Representatives of Oxfam International, Physicians for Human Rights and Health GAP today called the critical shortage of health workers in developing countries “a major challenge to meeting the promise of universal access to treatment.” They demanded massive new investment from government to train and retain health workers.
"Campaigns to fulfill the right to health have brought anti-retroviral medicines to hundreds of thousands of people. But without the health workers and health systems to administer these medicines, that right remains unrealized for millions more," said Leonard Rubenstein, JD, Executive Director of Physicians for Human Rights.
“The developing world lacks at least a million qualified health professionals right now,” said Dr. Mohga Kamal-Yanni of Oxfam International. “Yet Africa is likely to lose 20 per cent of its health workers to AIDS over the coming few years. And many more will migrate in search of better pay and working conditions.”

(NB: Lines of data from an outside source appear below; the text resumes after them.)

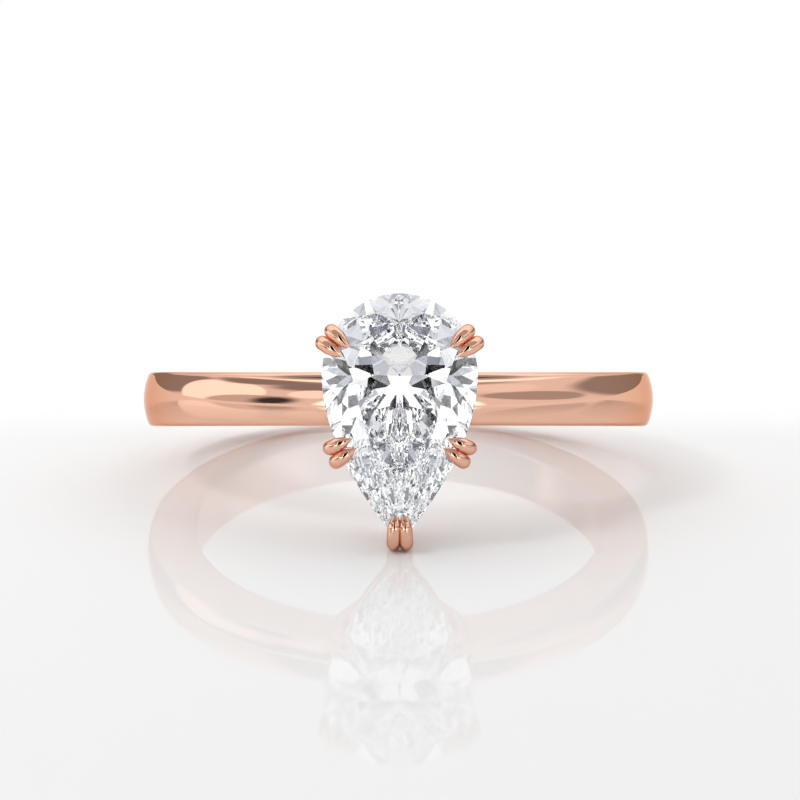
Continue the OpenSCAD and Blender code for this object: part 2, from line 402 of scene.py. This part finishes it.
def make_rail(name, node_name, *form):
    """One rail, of the form that rail_rings takes."""
    rings = rail_rings(*form)
    rail = add_piece(
        name,
        [p for ring in rings for p in ring],
        wrap_faces(len(rings), len(rings[0]), True),
        head_gold,
        node_name,
    )
    outward(rail)


make_rail("base_rail_polished", "base_rail", BASE_SCALE, 0, BASE_RAIL_T, BASE_RAIL_H, base_depth)
make_rail("seat_rail_polished", "seat_rail", 1, SEAT_SHOW, SEAT_RAIL_T, SEAT_RAIL_H, seat_depth)

# ---------------------------------------------------------------- diamond

# Directions from the culet to the girdle's corners and to the table's, right half from the top, and how
# far out the table's corners lie.
HALF_DIRS = [90, 67.5, 45, 22.5, 0, -29, -54, -75, -90]
DIRS = [radians(a) for a in HALF_DIRS + [-180 - a for a in HALF_DIRS[7:0:-1]]]
HALF_TABLE_DIRS = [90, 42, 0, -54, -90]
HALF_TABLE_SHARES = [0.635, 0.625, 0.612, 0.61, 0.67]
TABLE_DIRS = [radians(a) for a in HALF_TABLE_DIRS + [-180 - a for a in HALF_TABLE_DIRS[3:0:-1]]]
TABLE_SHARES = HALF_TABLE_SHARES + HALF_TABLE_SHARES[3:0:-1]
# Share of the crown's height that the star facets take.
STAR_DROP = 0.32
SCALLOP_STEPS = 10
CULET = np.array([0, WIDE_Z])


def placed(p):
    """A stone point, given as x, z and height above the girdle plane, in the ring's frame."""
    return (p[0], -(GIRDLE_R + p[2]), p[1])


def rim(a):
    """Plan point of the girdle in direction a from the culet."""
    r = reach(WIDE_Z, a)
    return CULET + r * np.array([cos(a), sin(a)])


def tangent(a):
    """The way the girdle runs at rim(a)."""
    step = radians(1)
    run = rim(a + step) - rim(a - step)
    return run / np.linalg.norm(run)


def cross2(u, v):
    return u[0] * v[1] - u[1] * v[0]


def meet(p, u, q, v):
    """Where the line through p along u crosses the line through q along v."""
    return p + u * cross2(q - p, v) / cross2(u, v)


def plane_height(p, a, b, c):
    """Height at plan point p of the plane through a, b and c."""
    n = np.cross(b - a, c - a)
    return a[2] - ((p[0] - a[0]) * n[0] + (p[1] - a[1]) * n[1]) / n[2]


def table_corner(i):
    a = TABLE_DIRS[i % 8]
    return CULET + TABLE_SHARES[i % 8] * reach(WIDE_Z, a) * np.array([cos(a), sin(a)])


def facet_meet(p, q, i, f):
    """Where the level lines of neighbouring mains meet, a share f of the way out to the girdle."""
    a, b = DIRS[(2 * i) % 16], DIRS[(2 * i + 2) % 16]
    return meet(p + f * (rim(a) - p), tangent(a), q + f * (rim(b) - q), tangent(b))


def girdle_edge(side, inner):
    """The girdle's edge, scalloped where each half facet runs out to it."""
    points = []
    high = side * GIRDLE_T / 2
    for i in range(16):
        a, b = DIRS[i], DIRS[0] - 2 * pi if i == 15 else DIRS[i + 1]
        start, end = np.append(rim(a), high), np.append(rim(b), high)
        for k in range(SCALLOP_STEPS):
            p = rim(a + (b - a) * k / SCALLOP_STEPS)
            h = high if k == 0 else plane_height(p, inner[i // 2], start, end)
            points.append(np.append(p, h))
    return points


def support(a):
    """How far the outline reaches in direction a, measured from the culet."""
    way = np.array([cos(a), sin(a)])
    return max(float(way @ (rim(b) - CULET)) for b in SUPPORT_ANGLES)


# Pavilion facets on the right side, by the direction each faces. The mains run to the culet, at a share
# of the steepest slope that leaves the girdle whole.
MAINS = [(67.5, 1.0), (22.5, 0.985), (-17, 1.0), (-33, 1.0)]
# The rest run in from the girdle, steeper than a main there by so many degrees.
BREAKS = [
    ([90, 45], 0.9),
    ([78.75, 56.25, 33.75, 11.25], 1.8),
    ([0], 1.2),
    ([-8, -25, -38], 1.6),
    ([-4, -12, -20, -28, -35, -40], 3.6),
    ([-2, -6, -10, -15, -19, -23, -27, -30, -33, -36, -39], 6.5),
]
SUPPORT_ANGLES = [radians(a / 2) for a in range(-360, 360)]
# Edges between facets that turn by less than this many degrees are merged, before and after the cuts.
CROWN_MERGE = 0.35
FACET_MERGE = 0.05


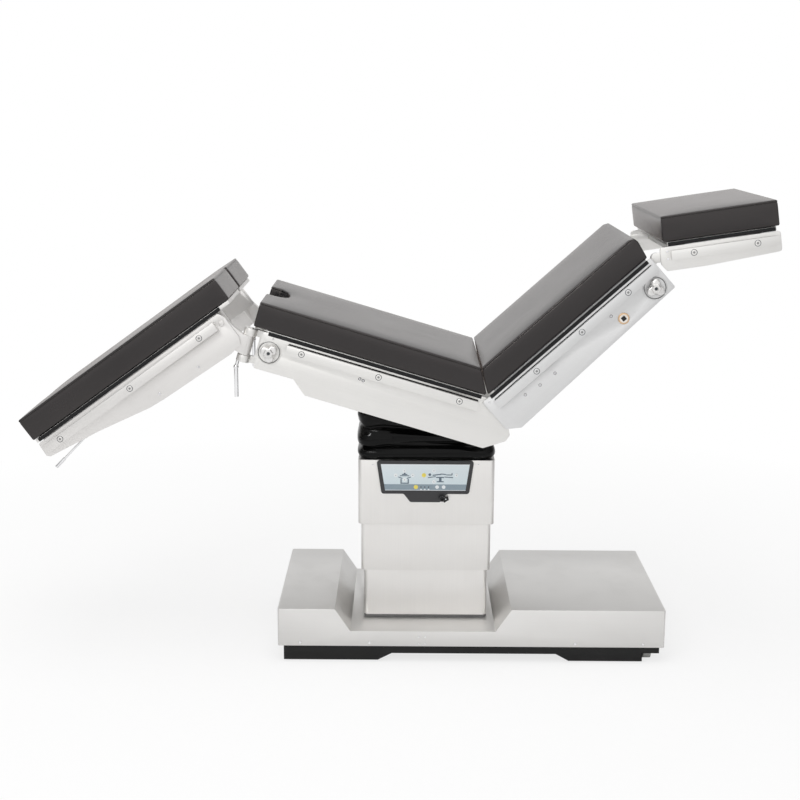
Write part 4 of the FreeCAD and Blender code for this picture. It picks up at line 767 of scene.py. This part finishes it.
folded_skin, skin_sockets = bellows_rule()
SPLIT = 0.607
seat_tan = math.tan(seat.slope)
hinge_height = joints["long_tilt"]["pos_m"][2]
plate_height = hinge_height + 0.120 / math.cos(seat.slope)
HALVES = {
    "bellows_lower": {"Low height": 0.5562, "High height": SPLIT, "Folds": 1.0, "Start fold": 0.0},
    "bellows_upper": {"Low height": SPLIT, "High height": plate_height, "High slope": seat_tan,
                      "Folds": 3.0, "Start fold": 1.0},
}
for node, values in HALVES.items():
    mesh = by_rule(node, folded_skin, skin_sockets, values | {"Finish": bellows_finish})
    made = piece(node + "_skin", outward(mesh), None, None, 180)
    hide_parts(node)
    if node == "bellows_lower":
        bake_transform(made)
    else:
        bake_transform(made)
    print(made.name, len(made.data.polygons), "faces")

# %% [markdown]
# ## Screws and rivets
# Every fastener is the same idea at another size: a low head with a broken edge and a hexagon
# recess. A Geometry Nodes tree builds one head, sets it on each point of a small mesh and turns
# it to the direction stored on that point. Each group of screws on a body is one mesh.

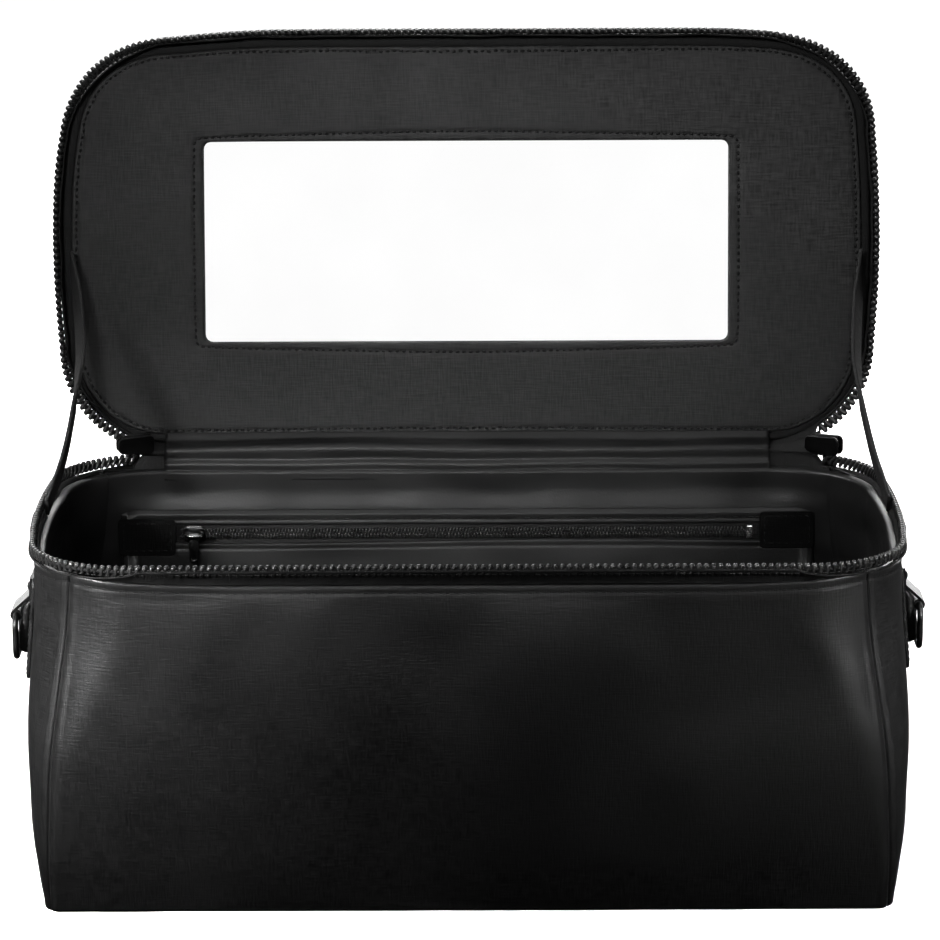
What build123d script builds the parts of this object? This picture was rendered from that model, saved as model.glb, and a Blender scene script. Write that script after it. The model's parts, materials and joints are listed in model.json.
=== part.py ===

Female health workers, who play a critical role in care for women, face especially difficult working conditions. According to the African Union, low-income countries are subsidizing rich ones to the tune of $500 million a year through the loss of their trained health workers.
Based on the WHO minimum standard of 2.5 health workers per thousand people, Oxfam calculates that 53 countries have fewer than half the trained health workers required and in 10 countries trained health workers can only cover 10 per cent of the population.
“Important initiatives to fight AIDS, TB and Malaria, such as PEPFAR, cannot succeed while continuing to hire away public health workers from a pool that is too small,” said Paul Davis, director of U.S. government relations for Health GAP. “Donors must work with developing countries to dramatically increase the supply of health workers and provide living-wage salaries so they will stay where they are desperately needed.”
"We need a U.S. plan for addressing this dire need,” said Leonard Rubenstein of Physicians for Human Rights. “PEPFAR’s recent report failed to provide the roadmap required by Congress to end Africa’s workforce crisis.”
The groups also called on African countries to allocate significant portions of their budgets to training and retaining health workers, particularly female health workers. African countries have yet to make good on their pledge to spend at least 15% of national budgets on health.
“Poor countries are hemorrhaging health workers,” said Oxfam’s Dr. Kamal-Yanni. “Unless donors make serious commitments to invest in health care workers, we will continue to lose ground against the epidemic.”